Note that this is only the case on 1.10.4, in 1.11.1 I also got 3 allocations for both sizes.

This doesn’t seem to be true in 1.11: resize! essentially just calls _deleteend!, which is implemented as

function _deleteend!(a::Vector, delta::Integer)
    delta = Int(delta)
    len = length(a)
    0 <= delta <= len || throw(ArgumentError("_deleteend! requires delta in 0:length(a)"))
    newlen = len - delta
    for i in newlen+1:len
        @inbounds _unsetindex!(a, i)
    end
    setfield!(a, :size, (newlen,))
    return
end

(while in earlier versions it’s a ccall). So apart from changing the size attribute, it is also explicitly looping over all ‘deleted’ elements.

That’s shocking. The whole point of resize! is that it should be zero cost (or O(1)). What is the point of deleting the elements?

the intent, at least is that the entire loop should disappear for common eltypes. it needs to be there (and was there in C) because you don’t want deleted memory in the array keeping alive data since otherwise that would be a horrible way to have nasty memory leaks. for bitstypes it (hopefully) codegens into nothing

But benchmarks (I tried some myself) showed O(n) behavior for Float64. Is that unexpected?

Windows 11, Julia v1.11.1, and I also see the consistently shorter minimum, median, and average times for allocating the smaller vector.

I got a little more reasonable result for Julia 1.9.4. Running this code

function allocation(a::Int=1000, b::Int=10_000)
    println("Allocation")
    println(a)
    display(@benchmark Vector{Int}(undef, $a))
    println(b)
    display(@benchmark Vector{Int}(undef, $b))
    println(a)
    display(@benchmark Vector{Int}(undef, $a))
    println(b)
    display(@benchmark Vector{Int}(undef, $b))
    println("---------------------------")
end
allocation()

after a few times outputs

Screenshot 2024-10-27 at 23.05.10518×709 49.6 KB

it definitely shouldn’t be. time to dig in to some profiling.

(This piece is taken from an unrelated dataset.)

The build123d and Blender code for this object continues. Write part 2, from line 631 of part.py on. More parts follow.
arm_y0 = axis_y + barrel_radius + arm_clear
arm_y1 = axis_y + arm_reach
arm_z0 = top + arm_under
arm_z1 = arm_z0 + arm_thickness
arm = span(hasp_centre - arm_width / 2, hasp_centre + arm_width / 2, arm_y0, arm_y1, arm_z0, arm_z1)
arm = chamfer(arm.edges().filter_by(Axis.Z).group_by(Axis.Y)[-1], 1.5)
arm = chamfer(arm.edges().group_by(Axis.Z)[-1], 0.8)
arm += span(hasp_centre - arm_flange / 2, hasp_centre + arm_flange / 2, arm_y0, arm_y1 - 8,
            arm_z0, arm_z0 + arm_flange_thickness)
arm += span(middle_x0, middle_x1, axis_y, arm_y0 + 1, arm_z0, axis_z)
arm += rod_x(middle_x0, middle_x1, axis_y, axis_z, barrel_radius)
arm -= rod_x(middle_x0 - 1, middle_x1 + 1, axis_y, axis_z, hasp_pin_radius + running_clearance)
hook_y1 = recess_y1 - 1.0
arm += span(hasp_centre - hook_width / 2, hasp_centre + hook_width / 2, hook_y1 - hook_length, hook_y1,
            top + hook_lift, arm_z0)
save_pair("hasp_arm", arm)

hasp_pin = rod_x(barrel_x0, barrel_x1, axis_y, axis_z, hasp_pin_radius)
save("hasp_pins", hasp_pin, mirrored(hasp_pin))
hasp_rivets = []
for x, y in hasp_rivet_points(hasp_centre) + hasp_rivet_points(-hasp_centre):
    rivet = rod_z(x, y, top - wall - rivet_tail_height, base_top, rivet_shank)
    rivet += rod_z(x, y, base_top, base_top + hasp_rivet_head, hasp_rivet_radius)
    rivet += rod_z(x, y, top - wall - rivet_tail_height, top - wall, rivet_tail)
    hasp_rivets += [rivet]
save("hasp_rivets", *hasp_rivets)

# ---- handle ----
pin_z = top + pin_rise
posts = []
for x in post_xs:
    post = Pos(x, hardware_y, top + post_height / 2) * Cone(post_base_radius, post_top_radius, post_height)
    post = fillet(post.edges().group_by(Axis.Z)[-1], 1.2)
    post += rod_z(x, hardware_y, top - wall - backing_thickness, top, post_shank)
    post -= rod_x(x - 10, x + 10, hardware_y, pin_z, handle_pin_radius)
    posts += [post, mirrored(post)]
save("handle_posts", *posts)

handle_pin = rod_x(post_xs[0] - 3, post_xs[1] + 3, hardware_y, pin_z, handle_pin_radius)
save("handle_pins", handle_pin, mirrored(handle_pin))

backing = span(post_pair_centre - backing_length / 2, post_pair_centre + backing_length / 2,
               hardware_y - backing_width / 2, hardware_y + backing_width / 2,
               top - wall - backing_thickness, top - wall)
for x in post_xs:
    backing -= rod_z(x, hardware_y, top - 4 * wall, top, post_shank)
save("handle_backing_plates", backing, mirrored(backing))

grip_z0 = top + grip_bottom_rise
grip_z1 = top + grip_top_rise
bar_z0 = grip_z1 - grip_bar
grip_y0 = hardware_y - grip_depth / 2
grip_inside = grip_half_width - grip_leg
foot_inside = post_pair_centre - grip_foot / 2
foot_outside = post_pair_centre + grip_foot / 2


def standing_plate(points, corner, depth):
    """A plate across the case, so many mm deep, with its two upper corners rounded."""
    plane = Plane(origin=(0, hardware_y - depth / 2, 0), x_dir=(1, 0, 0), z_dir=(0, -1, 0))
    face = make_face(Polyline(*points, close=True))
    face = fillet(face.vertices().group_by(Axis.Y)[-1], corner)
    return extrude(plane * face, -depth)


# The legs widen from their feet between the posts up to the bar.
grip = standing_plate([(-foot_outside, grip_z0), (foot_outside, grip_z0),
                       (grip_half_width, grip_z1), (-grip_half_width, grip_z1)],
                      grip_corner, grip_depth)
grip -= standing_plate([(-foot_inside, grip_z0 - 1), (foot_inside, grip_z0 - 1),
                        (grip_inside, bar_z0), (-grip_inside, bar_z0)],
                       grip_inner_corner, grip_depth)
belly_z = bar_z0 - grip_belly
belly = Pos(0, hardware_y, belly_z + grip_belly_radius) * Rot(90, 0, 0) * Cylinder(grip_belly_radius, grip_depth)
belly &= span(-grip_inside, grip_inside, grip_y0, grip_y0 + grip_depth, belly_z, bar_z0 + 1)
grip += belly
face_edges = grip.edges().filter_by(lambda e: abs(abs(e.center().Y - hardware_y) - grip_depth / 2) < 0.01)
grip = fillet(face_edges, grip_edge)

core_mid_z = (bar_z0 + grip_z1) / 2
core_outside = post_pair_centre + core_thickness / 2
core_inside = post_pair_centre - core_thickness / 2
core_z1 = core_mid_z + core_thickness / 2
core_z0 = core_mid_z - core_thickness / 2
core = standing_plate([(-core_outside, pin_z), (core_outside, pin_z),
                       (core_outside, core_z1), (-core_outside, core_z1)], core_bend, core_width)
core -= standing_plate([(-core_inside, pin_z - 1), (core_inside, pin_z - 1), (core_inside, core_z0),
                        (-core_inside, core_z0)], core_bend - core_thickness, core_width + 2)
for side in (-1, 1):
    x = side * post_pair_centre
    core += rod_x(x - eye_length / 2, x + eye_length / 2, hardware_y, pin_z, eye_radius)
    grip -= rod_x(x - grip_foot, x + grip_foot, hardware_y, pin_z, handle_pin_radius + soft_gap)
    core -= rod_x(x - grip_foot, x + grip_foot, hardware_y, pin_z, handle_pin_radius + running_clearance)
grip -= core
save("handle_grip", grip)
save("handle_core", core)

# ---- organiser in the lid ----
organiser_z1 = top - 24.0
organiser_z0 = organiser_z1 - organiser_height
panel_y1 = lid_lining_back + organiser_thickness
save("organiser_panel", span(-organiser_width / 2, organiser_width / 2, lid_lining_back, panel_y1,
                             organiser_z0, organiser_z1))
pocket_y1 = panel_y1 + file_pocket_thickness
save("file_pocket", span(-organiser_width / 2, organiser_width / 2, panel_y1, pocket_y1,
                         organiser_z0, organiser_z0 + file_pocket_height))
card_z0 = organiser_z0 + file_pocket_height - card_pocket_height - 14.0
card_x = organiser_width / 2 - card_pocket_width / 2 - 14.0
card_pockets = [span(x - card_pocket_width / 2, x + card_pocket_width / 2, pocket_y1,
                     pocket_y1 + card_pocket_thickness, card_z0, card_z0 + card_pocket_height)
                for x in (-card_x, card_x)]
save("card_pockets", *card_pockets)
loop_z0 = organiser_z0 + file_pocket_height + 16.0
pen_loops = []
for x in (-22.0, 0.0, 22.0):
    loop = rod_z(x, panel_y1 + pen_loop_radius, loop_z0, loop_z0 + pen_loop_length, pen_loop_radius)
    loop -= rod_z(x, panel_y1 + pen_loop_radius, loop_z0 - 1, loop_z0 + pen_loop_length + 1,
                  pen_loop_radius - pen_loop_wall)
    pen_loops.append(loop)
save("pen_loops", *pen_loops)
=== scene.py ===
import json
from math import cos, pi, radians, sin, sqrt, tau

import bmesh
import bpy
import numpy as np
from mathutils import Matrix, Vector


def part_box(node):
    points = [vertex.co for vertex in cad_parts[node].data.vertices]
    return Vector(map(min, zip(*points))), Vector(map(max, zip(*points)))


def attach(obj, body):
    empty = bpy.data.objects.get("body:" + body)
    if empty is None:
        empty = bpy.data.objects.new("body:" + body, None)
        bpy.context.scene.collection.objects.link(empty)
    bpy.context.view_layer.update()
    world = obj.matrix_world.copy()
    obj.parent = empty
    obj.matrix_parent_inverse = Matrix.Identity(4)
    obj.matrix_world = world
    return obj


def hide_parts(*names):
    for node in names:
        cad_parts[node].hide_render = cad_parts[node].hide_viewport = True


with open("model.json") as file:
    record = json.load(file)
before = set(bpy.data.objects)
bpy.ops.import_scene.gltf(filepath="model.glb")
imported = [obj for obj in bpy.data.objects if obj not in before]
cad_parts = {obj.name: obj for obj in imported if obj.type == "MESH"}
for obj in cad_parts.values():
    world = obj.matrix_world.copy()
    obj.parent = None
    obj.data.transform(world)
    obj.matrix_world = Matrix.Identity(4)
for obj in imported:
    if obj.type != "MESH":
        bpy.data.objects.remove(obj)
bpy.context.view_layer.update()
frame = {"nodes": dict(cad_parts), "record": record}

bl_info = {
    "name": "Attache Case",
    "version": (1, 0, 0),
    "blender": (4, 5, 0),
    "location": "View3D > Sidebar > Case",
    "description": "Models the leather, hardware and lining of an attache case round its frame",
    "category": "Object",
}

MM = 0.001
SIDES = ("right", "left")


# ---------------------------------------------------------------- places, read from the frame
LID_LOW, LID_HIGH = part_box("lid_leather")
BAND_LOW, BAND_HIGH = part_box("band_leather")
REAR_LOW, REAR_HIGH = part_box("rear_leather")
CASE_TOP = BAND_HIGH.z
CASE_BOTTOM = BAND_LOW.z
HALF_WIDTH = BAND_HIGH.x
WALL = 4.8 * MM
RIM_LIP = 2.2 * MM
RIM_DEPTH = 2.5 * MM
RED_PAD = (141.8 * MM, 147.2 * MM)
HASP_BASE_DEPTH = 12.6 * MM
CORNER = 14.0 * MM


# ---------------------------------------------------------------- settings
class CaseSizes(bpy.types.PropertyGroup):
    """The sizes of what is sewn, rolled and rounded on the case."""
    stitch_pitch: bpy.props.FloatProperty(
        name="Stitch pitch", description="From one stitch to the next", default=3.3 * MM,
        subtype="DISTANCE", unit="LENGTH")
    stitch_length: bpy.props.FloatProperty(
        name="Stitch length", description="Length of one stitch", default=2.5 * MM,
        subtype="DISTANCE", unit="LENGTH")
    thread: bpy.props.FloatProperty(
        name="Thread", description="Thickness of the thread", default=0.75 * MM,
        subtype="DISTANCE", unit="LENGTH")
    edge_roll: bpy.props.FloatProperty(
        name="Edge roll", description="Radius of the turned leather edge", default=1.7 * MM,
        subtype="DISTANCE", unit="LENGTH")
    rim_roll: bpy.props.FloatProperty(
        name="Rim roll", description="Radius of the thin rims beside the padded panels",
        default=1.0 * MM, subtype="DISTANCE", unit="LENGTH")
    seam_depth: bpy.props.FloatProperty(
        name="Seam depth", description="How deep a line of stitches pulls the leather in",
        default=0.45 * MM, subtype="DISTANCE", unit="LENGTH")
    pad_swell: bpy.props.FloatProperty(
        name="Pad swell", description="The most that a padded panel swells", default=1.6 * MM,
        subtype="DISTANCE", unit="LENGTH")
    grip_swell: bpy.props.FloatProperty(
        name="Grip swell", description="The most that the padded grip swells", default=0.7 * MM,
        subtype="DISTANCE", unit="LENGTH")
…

Vector{Int}(undef, 1000) is basically only allocating on 1.10 (calling jl_alloc_array_1d and thus malloc), and since not initializing the speed should be independent of size(?):

julia> @code_lowered Vector{Int}(undef, 1000)
CodeInfo(
1 ─ %1 = Core.cconvert(Core.Int, m)
│   %2 = Core.apply_type(Core.Array, $(Expr(:static_parameter, 1)), 1)
│   %3 = Core.unsafe_convert(Core.Int, %1)
│   %4 = $(Expr(:foreigncall, :(:jl_alloc_array_1d), Array{T, 1}, svec(Any, Int64), 0, :(:ccall), :(%2), :(%3), :(%1)))
└──      return %4
)

I believe the benchmarking inaccurate, allocating isn’t directly responsible for the GC activity (i.e. if you’re not runniing out of memory you shouldn’t have GC triggered, but it happens because of benchmarking in a loop), it is actually shown to be zero for min., but sometimes you get it for mean (and sometimes for median, but sometimes no GC activity), so I think it means cost of releasing the memory, and thus GC activity.

The min stays almost the same when allocating 10x (276.351 ns for me), while some other numbers go up, and then do go up with another 10x for 100x allocated.

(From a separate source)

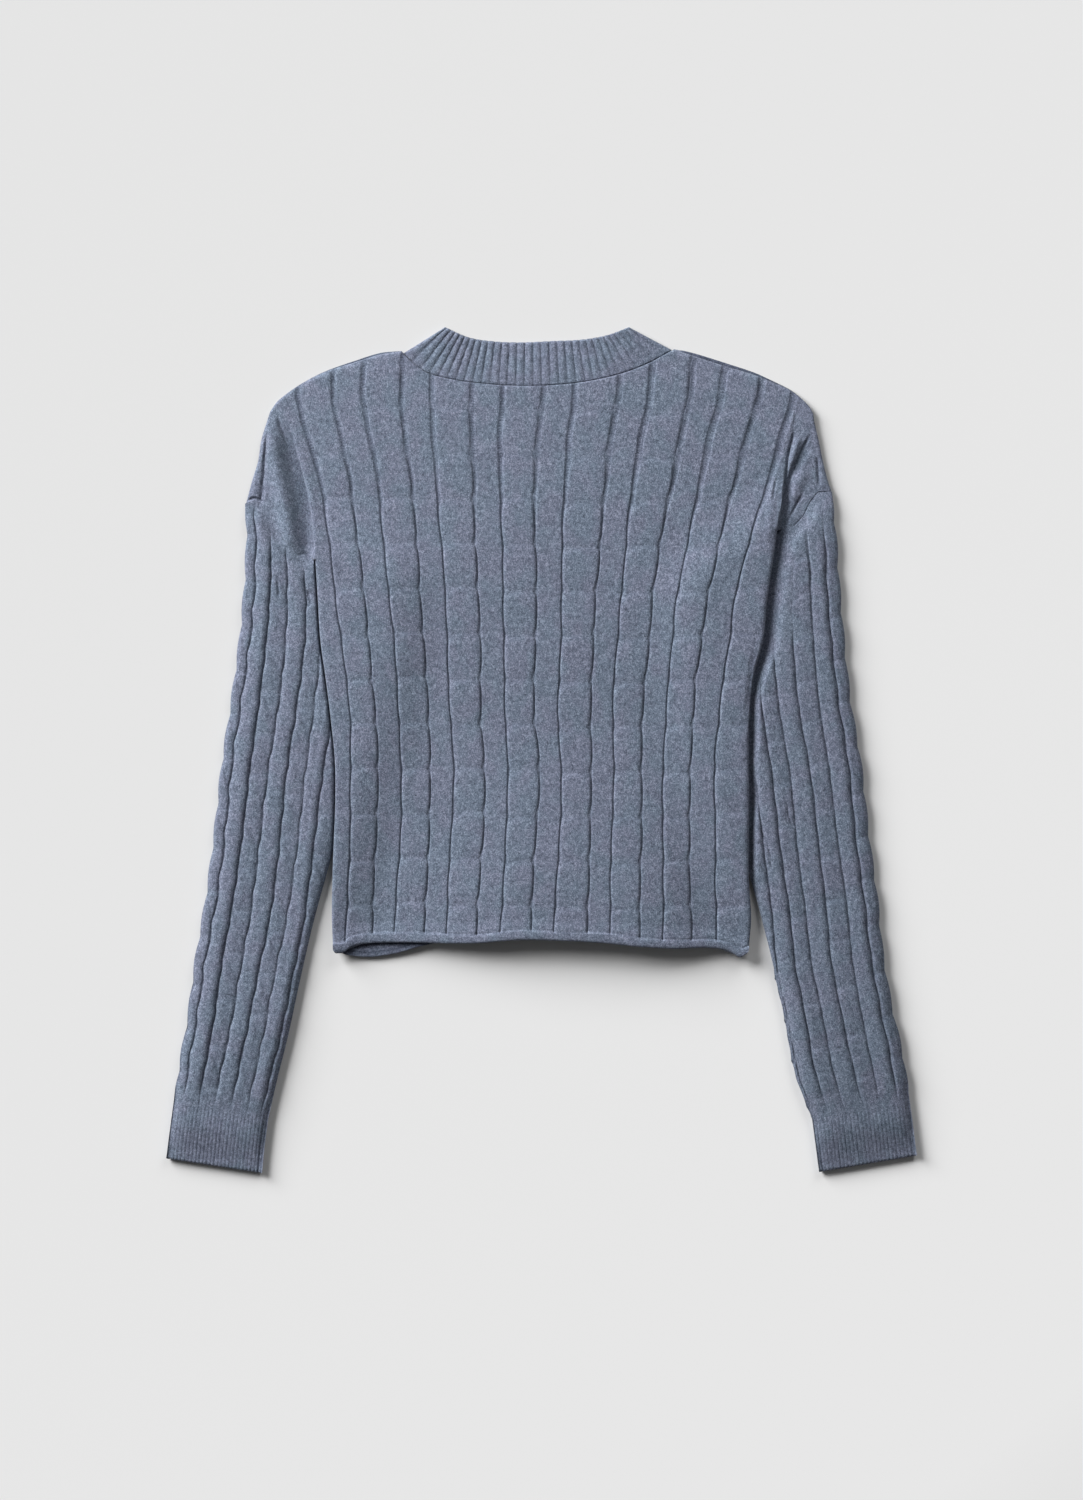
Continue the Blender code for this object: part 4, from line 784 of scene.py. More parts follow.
def link(tree, source, target):
    tree.links.new(source, target)


def fill(tree, node, values):
    """Gives a node its inputs, which are sockets to link from or plain values."""
    for name, value in values.items():
        if isinstance(value, bpy.types.NodeSocket):
            link(tree, value, node.inputs[name])
        else:
            node.inputs[name].default_value = value
    return node


def math_node(tree, operation, *values):
    node = tree.nodes.new("ShaderNodeMath")
    node.operation = operation
    return fill(tree, node, dict(enumerate(values))).outputs[0]


def new_group(name, inputs, outputs):
    """An empty node group, from tables of its sockets' names and kinds."""
    group = bpy.data.node_groups.new(name, "ShaderNodeTree")
    for way, sockets in (("INPUT", inputs), ("OUTPUT", outputs)):
        for socket, kind in sockets.items():
            group.interface.new_socket(socket, in_out=way, socket_type="NodeSocket" + kind)
    given = group.nodes.new("NodeGroupInput").outputs
    return group, given, group.nodes.new("NodeGroupOutput").inputs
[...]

However on 1.11 I see larger assembly with @code_native and different/larger code with:

@code_lowered Vector{Int}(undef, 1000)
CodeInfo(
1 ─ %1 = Core.fieldtype
│   %2 = Core.fieldtype(self, :ref)
│   %3 = (%1)(%2, :mem)
│   %4 = Core.undef
│        mem = (%3)(%4, m)
│   %6 = mem
│   %7 = Core.memoryref(%6)
│   %8 = Core.tuple(m)
│   %9 = %new(self, %7, %8)
└──      return %9

I think/thought malloc in general does not initialize:

I still think on Windows it woulldn’t initialize, but one caveat, is that first allocations need to come from the kernel (basically old memory from other processes), and on any OS, then it must initialize for security reasons.

I would thus trust min. numbers. when only allocating, i.e. when using undef (this does not apply to e.g. zeros, that does fill and is then of course linear in speed).

That’s very insightful, thanks. And CodeInfo is a great tool, which I’ll use.

For accurate benchmarking in my case, would you suggest (A) to benchmark different code (to my original)? Or (B) to use the same code, but only look at the minimum time?

If (B) is the way, does it mean that Julia’s standard benchmarking can be inaccurate due to GC activity? Then there could be implications for lots of benchmarking code.